Dunque, tutti assolti e tutti equiparabili (come spesso si sente richiedere)?
Personalmente, credo sia necessario liberare la memoria di chi ha scelto la parte sbagliata dalla dannazione morale e riconoscerne le motivazioni, ma a patto di non trasformare la buona fede in alibi interpretativo assolutorio. La buona fede è una categoria che vale per le biografie dei singoli uomini; quando si fa la biografia dei popoli, cioè quando si fa Storia, il giudizio va dato sui progetti per i quali gli uomini si sono battuti, non sulla sincerità dei singoli, altrimenti tutti sarebbero sempre assolti.
Nel biennio 1943-45 si sono contrapposti due progetti: se avesse vinto la continuità, avremmo avuto l’Europa divisa non secondo i confini tra gli Stati, ma secondo la gerarchia tra i popoli, con gli ariani destinati al comando, i mediterranei e gli slavi al lavoro, gli ebrei, i rom e chissà quant’altri all’estinzione. Ha vinto invece la rottura, che voleva dire basta con la guerra, con il razzismo, con i lager, con l’antisemitismo. Qualcuno intendeva la rottura in vista della costruzione di una società socialista, qualcun altro guardava al modello delle democrazie liberali: sono contento di essere nato nella parte di Europa dove ha vinto la rottura democratica.

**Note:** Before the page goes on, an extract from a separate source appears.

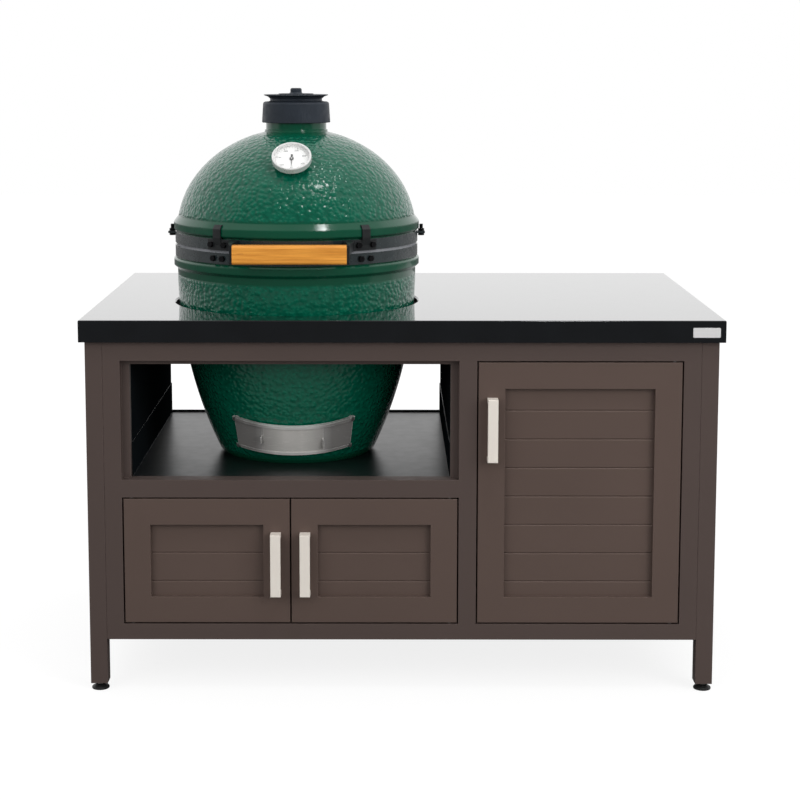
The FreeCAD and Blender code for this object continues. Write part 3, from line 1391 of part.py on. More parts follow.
def thermometer_dial():
    plate = thermo_disc(THERMO_RADIUS - THERMO_WALL - 0.2, THERMO_STANDOFF + THERMO_WALL, DIAL_THICKNESS)
    return plate.cut(thermo_disc(POINTER_PIVOT_RADIUS + 0.2, THERMO_STANDOFF, THERMO_DEPTH))


def thermometer_lens():
    top = THERMO_STANDOFF + THERMO_DEPTH - THERMO_BEZEL_THICKNESS
    return thermo_disc(THERMO_RADIUS - THERMO_WALL - 0.2, top - LENS_THICKNESS, LENS_THICKNESS)


def thermometer_pointer():
    """Needle with a short broad tail, pointing down when cold."""
    axis = thermo_axis()
    side = Vector(1, 0, 0)
    down = axis.cross(side) * -1
    if down.z > 0:
        down = down * -1
    base = thermo_point(pointer_level())
    tail = down * -POINTER_TAIL
    points = [
        base + tail + side * (POINTER_TAIL_WIDTH / 2), base + side * (POINTER_WIDTH / 2),
        base + down * POINTER_LENGTH, base - side * (POINTER_WIDTH / 2),
        base + tail - side * (POINTER_TAIL_WIDTH / 2)]
    needle = prism(points, axis * POINTER_THICKNESS)
    hub = thermo_disc(POINTER_HUB_RADIUS, pointer_level(), 1.5 * POINTER_THICKNESS)
    hole = thermo_disc(POINTER_PIVOT_RADIUS + RUN_CLEARANCE, pointer_level() - 1, 4)
    return fused(needle, [hub]).cut(hole)


# Vent cap

def lid_pivot():
    return Vector(EGG_X, EGG_Y + LID_PIVOT_OFFSET, 0)


def lid_levels():
    """Underside and top of the lid, and underside and top of the dial on it."""
    low = COLLAR_TOP + REST_GAP
    high = low + LID_THICKNESS
    dial = high + REST_GAP
    return low, high, dial, dial + DIAL_PLATE_THICKNESS


def vent_cap():
    bore = NECK_RADIUS + CAP_BORE_CLEARANCE
    face = section((bore, CAP_BOTTOM), [
        (CAP_LOW_RADIUS - 1, CAP_BOTTOM), (CAP_LOW_RADIUS, CAP_BOTTOM + 1),
        (CAP_TOP_RADIUS, CAP_SHOULDER - CAP_ROUND),
        (CAP_TOP_RADIUS - 0.3 * CAP_ROUND, CAP_SHOULDER - 0.3 * CAP_ROUND),
        (CAP_TOP_RADIUS - CAP_ROUND, CAP_SHOULDER),
        (COLLAR_RADIUS, CAP_SHOULDER), (COLLAR_WAIST, CAP_SHOULDER + 2), (COLLAR_WAIST, COLLAR_TOP - 4),
        (COLLAR_RADIUS, COLLAR_TOP), (CHIMNEY_RADIUS, COLLAR_TOP), (CHIMNEY_RADIUS, NECK_TOP),
        (bore, NECK_TOP)])
    solid = turned(face)
    low, high, _, _ = lid_levels()
    post = disc(LID_PIVOT_RADIUS, COLLAR_TOP - 1, high + REST_GAP, lid_pivot())
    head = disc(
        LID_PIVOT_HEAD_RADIUS, high + REST_GAP, high + REST_GAP + LID_PIVOT_HEAD, lid_pivot())
    return fused(solid, [post, head])


def vent_hole_set(z0, z1, start, radius):
    holes = []
    for k in range(VENT_HOLES):
        hole = disc(radius, z0, z1, Vector(EGG_X, EGG_Y - VENT_HOLE_CIRCLE, 0))
        holes.append(about_egg(hole, start + k * 360 / VENT_HOLES))
    return holes


def vent_lid():
    """Thin round lid, dished under its edge, that swings aside on the post."""
    low, high, _, _ = lid_levels()
    edge = high - 1.6
    face = section((0, low), [
        (COLLAR_RADIUS, low), (LID_RADIUS, edge), (LID_RADIUS, high), (0, high)])
    solid = turned(face)
    solid = cut_all(solid, vent_hole_set(low - 1, high + 1, 0, VENT_HOLE_RADIUS))
    solid = solid.cut(disc(LID_PIVOT_RADIUS + RUN_CLEARANCE, low - 1, high + 1, lid_pivot()))
    return solid.fuse(disc(DIAL_PIN_RADIUS, high - 1, high + DIAL_PIN_HEIGHT))


def vent_dial():
    """Round damper plate with its own holes and a knob, turning on the lid's pin."""
    _, high, low, top = lid_levels()
    face = section((0, low), [
        (DIAL_PLATE_RADIUS, low), (DIAL_PLATE_RADIUS, top - 1), (DIAL_PLATE_RADIUS - 1, top),
        (KNOB_BASE_RADIUS, top), (KNOB_TOP_RADIUS, top + 3),
        (KNOB_TOP_RADIUS, top + KNOB_HEIGHT - KNOB_ROUND),
        (KNOB_TOP_RADIUS - 0.3 * KNOB_ROUND, top + KNOB_HEIGHT - 0.3 * KNOB_ROUND),
        (KNOB_TOP_RADIUS - KNOB_ROUND, top + KNOB_HEIGHT), (0, top + KNOB_HEIGHT)])
    solid = turned(face)
    half_step = 180 / VENT_HOLES
    solid = cut_all(solid, vent_hole_set(low - 1, top + 1, half_step, VENT_HOLE_RADIUS))
    pin = disc(DIAL_PIN_RADIUS + RUN_CLEARANCE, low - 1, high + DIAL_PIN_HEIGHT + 1)
    return solid.cut(pin)


def build_table():
    save("countertop", countertop())
    save("edge_plate", edge_plate())
    save("leg_front_left", leg(-1, -1))
    save("leg_front_right", leg(1, -1))
    save("face_frame", face_frame())
    save("rear_frame", rear_frame())
    save("side_rails", side_rails())
    save("side_panel_left", side_panel(-1))
    save("side_panel_right", side_panel(1))
    save("bay_wall_left", outer_wall(-1))
    save("cabinet_wall_right", outer_wall(1))
    save("partition", partition())
    save("bay_shelf", bay_shelf())
    save("cabinet_floor", cabinet_floor())
    save("back_panel", back_panel())
    save("cabinet_shelf", cabinet_shelf())
    save("shelf_pins", shelf_pins())
    save("door_catches", door_catches())
    save("door_pins", door_pins())
    for name_y, sign_y in (("front", -1), ("rear", 1)):
        for name_x, sign_x in (("left", -1), ("right", 1)):
            save("foot_" + name_y + "_" + name_x, foot(sign_x, sign_y))


def build_kamado():
    base = ceramic_base()
    save("ceramic_base", base)
    save("base_gasket", gasket(BASE_TOP))
    save("lower_band", band(LOWER_BAND_BOTTOM))
    save("base_bolts", base_bolts())
    save("hinge_bracket_lower", hinge_bracket_lower())
    save("hinge_pin", hinge_pin())
    save("hinge_springs", hinge_springs())
    save("draft_door_frame", draft_door_frame(base))
    save("draft_door", draft_door())
    save("draft_screen", draft_screen())
    save("fire_box", fire_box())
    save("fire_ring", fire_ring())
    save("fire_grate", fire_grate())
    save("cooking_grid", cooking_grid())


def build_dome():
    save("ceramic_dome", ceramic_dome())
    save("dome_gasket", gasket(SEAL_HEIGHT + REST_GAP))
    save("upper_band", upper_band())
    save("dome_bolts", dome_bolts())
    save("hinge_bracket_upper", hinge_bracket_upper())
    save("handle_brackets", handle_brackets())
    save("wood_handle", wood_handle())
    save("thermometer_case", thermometer_case())
    save("thermometer_dial", thermometer_dial())
    save("thermometer_lens", thermometer_lens())
    save("thermometer_pointer", thermometer_pointer())
    save("vent_cap", vent_cap())
    save("vent_lid", vent_lid())
    save("vent_dial", vent_dial())


os.makedirs("parts", exist_ok=True)
build_table()
build_doors()
build_kamado()
build_dome()
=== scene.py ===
import json
import math
import bpy
from mathutils import Matrix, Vector


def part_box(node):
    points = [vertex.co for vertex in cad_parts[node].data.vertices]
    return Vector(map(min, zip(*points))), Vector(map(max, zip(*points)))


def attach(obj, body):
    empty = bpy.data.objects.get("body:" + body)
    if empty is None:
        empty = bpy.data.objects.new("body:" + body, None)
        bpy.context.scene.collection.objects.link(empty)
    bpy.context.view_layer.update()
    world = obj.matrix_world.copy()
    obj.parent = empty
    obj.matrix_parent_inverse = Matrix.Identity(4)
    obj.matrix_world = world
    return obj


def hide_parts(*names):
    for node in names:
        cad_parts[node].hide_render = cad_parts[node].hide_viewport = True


# Kamado grill table. Metres, the same frame as the CAD, front of the table towards -Y.

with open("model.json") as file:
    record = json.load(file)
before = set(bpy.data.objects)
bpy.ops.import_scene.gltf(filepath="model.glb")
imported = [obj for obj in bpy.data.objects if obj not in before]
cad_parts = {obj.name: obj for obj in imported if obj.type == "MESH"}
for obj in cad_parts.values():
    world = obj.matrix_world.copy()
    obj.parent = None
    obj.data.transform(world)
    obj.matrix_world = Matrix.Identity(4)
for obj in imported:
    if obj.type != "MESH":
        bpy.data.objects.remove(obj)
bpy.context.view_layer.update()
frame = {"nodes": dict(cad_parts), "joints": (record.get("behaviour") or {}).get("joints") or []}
NODES = frame["nodes"]
JOINTS = {joint["name"]: joint for joint in frame["joints"]}

# Places of the kamado
EGG = Vector((-0.238, -0.088, 0.0))
RIM_TOP = 1.011
DIMPLES_END = 1.196
BOWL_LOW = 0.478
BOWL_HIGH = 0.879
BOWL_BOLTS_BELOW = 0.7

# Green of the glaze, and a darker green for the smooth rims and neck that is painted shade.
GLAZE_GREEN = (0.001, 0.094, 0.054)
GLAZE_RIM_PAINTED_SHADE = (0.001, 0.062, 0.031)

# Thermometer dial
DIAL_DEPTH = 0.0013
DIAL_RADIUS = 0.0375
DIAL_START = 50
DIAL_STEP = 50
DIAL_NUMBERS = 7
DEGREES_PER_NUMBER = 50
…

È a queste categorie che va riferito il giudizio storico su quanto accade in Italia dopo l’8 settembre e sulla “patria nuova” che ne nasce. Lo scriveva Italo Calvino già nel 1947, ne Il sentiero dei nidi di ragno: «La rabbia che fa sparare noi con speranza di riscatto è la stessa che fa sparare i fascisti. E allora dove sta la differenza? La differenza è che noi, nella storia, siamo dalla parte della ragione e loro dalla parte del torto».
Non sono forse in buona fede i criminali dell’Isis? Per le loro idee si fanno addirittura saltare in aria, e ciò non toglie che chi si fa esplodere nei mercatini di Natale o travolge i passanti sul lungomare di Nizza sia a tutti gli effetti un criminale.